--- WRITTEN INSTRUCTION ---
Return the first line, the line containing "internal_end_chamfer = 1.5", and every line between them, exactly as they stand.

## Start

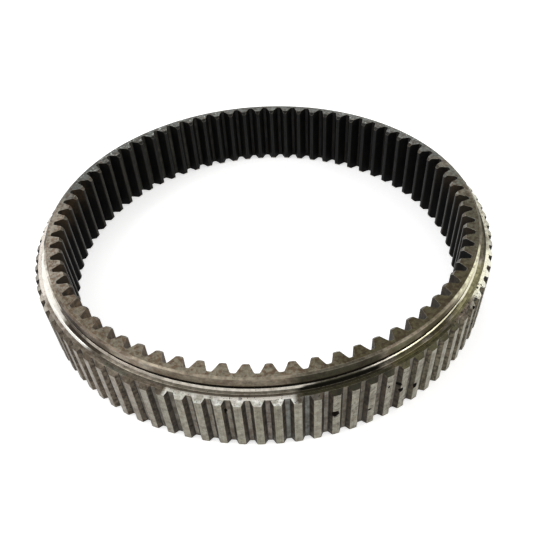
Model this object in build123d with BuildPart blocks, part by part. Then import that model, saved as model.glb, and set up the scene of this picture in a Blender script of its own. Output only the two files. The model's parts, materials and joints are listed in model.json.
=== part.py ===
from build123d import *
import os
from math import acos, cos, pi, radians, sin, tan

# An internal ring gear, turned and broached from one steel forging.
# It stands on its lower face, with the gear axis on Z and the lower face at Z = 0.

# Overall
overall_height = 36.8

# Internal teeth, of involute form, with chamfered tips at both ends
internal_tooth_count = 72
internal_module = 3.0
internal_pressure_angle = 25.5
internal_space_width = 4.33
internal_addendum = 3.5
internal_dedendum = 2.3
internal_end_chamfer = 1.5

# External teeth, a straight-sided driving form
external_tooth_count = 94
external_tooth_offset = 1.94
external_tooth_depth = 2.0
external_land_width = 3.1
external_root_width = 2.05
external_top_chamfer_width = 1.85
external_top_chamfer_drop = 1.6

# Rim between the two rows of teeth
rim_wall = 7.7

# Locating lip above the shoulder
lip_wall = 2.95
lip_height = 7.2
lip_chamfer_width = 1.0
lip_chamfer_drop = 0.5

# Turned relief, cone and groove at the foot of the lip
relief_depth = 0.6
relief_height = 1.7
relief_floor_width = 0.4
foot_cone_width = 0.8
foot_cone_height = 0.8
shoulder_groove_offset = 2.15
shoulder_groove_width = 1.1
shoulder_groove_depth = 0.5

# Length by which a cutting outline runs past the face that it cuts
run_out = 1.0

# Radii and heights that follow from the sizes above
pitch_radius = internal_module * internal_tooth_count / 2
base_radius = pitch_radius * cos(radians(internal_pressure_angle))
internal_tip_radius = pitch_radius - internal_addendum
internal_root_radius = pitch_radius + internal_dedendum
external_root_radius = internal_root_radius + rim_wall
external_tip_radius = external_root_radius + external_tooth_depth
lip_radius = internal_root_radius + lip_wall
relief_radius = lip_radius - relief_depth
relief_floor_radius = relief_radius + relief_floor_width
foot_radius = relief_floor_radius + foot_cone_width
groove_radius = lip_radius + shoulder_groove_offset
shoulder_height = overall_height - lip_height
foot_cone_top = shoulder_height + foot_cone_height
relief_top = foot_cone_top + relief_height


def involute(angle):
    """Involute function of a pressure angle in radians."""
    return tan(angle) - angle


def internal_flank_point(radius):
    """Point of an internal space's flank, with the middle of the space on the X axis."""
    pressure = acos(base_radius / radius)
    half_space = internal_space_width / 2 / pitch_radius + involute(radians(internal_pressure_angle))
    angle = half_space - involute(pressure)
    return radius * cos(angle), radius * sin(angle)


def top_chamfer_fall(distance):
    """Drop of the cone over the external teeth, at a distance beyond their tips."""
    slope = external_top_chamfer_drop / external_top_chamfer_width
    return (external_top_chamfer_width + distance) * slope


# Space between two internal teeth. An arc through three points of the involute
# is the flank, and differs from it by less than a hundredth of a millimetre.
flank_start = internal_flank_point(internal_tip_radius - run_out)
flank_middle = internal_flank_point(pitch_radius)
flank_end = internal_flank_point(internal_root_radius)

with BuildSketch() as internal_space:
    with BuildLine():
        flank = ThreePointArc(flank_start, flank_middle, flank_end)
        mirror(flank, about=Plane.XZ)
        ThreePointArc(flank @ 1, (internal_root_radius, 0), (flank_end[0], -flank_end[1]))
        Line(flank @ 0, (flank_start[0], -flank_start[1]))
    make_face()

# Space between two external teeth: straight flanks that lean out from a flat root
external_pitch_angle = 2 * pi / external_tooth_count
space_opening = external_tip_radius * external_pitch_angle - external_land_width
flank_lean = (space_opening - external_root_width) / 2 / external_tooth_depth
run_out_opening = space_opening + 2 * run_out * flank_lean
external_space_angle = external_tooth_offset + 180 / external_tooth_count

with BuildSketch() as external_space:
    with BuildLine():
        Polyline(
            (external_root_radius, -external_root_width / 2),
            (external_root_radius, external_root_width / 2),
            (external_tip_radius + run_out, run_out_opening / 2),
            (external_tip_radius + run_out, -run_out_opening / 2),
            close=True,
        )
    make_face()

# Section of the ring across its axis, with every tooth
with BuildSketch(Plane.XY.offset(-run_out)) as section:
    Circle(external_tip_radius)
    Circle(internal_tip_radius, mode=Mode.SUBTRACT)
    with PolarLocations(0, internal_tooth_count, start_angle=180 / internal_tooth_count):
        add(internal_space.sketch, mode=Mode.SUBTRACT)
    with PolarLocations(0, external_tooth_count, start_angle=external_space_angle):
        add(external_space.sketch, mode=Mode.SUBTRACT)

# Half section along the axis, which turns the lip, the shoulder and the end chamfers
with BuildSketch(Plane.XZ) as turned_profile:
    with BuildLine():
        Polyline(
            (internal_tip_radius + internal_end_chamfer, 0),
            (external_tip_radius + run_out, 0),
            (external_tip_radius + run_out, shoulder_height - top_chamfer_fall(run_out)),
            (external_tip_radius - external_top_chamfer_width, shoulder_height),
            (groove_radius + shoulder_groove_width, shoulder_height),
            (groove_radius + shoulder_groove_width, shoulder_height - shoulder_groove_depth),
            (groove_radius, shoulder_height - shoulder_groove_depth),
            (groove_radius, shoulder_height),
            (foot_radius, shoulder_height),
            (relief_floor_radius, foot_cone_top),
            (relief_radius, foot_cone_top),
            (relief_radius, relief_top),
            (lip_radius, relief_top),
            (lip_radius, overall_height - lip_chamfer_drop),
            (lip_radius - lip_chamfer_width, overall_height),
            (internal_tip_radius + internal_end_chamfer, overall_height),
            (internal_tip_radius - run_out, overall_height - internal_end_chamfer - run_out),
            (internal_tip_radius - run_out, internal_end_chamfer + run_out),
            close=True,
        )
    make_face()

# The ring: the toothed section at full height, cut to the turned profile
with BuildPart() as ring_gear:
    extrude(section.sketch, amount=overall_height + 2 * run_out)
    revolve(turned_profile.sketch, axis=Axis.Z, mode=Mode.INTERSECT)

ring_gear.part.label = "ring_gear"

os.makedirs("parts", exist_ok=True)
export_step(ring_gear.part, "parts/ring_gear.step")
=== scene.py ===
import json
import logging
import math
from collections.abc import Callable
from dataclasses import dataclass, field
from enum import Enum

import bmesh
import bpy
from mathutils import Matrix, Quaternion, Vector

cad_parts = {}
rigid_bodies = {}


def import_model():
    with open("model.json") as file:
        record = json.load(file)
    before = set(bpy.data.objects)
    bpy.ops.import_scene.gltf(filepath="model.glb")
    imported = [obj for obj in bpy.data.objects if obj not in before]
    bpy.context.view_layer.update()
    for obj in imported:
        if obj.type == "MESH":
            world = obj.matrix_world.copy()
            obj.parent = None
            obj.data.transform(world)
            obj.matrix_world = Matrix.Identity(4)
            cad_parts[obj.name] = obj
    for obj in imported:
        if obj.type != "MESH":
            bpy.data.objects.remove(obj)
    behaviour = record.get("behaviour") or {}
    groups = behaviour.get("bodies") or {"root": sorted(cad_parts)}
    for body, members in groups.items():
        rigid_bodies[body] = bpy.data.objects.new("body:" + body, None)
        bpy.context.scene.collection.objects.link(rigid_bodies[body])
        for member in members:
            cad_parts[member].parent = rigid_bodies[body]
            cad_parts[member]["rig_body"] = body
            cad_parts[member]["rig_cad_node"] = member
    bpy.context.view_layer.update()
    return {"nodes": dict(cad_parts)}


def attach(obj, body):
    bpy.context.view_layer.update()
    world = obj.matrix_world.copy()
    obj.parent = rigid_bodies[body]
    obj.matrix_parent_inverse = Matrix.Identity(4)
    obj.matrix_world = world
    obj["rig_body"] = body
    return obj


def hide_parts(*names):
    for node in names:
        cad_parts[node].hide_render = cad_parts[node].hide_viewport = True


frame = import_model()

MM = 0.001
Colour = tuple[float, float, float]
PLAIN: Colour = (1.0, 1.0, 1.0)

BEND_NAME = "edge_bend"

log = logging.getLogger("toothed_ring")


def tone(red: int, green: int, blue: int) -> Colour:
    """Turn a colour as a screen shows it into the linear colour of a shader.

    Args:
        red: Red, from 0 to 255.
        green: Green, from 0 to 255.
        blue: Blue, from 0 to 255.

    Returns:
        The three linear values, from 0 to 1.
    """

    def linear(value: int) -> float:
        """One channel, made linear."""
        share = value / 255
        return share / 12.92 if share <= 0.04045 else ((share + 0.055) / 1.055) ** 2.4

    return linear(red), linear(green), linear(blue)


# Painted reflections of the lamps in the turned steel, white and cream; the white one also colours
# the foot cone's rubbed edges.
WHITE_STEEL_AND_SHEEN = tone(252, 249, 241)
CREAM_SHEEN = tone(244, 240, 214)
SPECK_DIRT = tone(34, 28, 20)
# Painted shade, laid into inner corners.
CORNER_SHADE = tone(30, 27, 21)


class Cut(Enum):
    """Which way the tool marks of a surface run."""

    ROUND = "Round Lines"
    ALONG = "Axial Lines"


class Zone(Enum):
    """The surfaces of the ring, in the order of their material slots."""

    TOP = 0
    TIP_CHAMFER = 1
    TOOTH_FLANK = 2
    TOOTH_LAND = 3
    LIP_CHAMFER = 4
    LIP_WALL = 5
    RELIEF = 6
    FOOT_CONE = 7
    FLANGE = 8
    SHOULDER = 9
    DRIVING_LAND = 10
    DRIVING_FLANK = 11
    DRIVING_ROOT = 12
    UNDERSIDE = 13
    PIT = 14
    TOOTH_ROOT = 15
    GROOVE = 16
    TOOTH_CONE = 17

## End

--- TASK RESULT ---
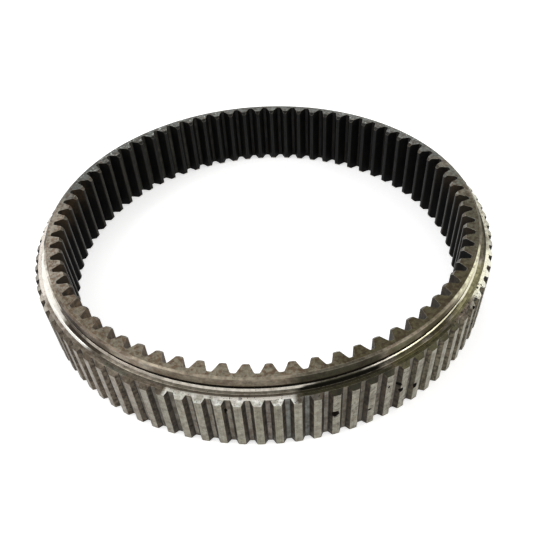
Model this object in build123d with BuildPart blocks, part by part. Then import that model, saved as model.glb, and set up the scene of this picture in a Blender script of its own. Output only the two files. The model's parts, materials and joints are listed in model.json.
=== part.py ===
from build123d import *
import os
from math import acos, cos, pi, radians, sin, tan

# An internal ring gear, turned and broached from one steel forging.
# It stands on its lower face, with the gear axis on Z and the lower face at Z = 0.

# Overall
overall_height = 36.8

# Internal teeth, of involute form, with chamfered tips at both ends
internal_tooth_count = 72
internal_module = 3.0
internal_pressure_angle = 25.5
internal_space_width = 4.33
internal_addendum = 3.5
internal_dedendum = 2.3
internal_end_chamfer = 1.5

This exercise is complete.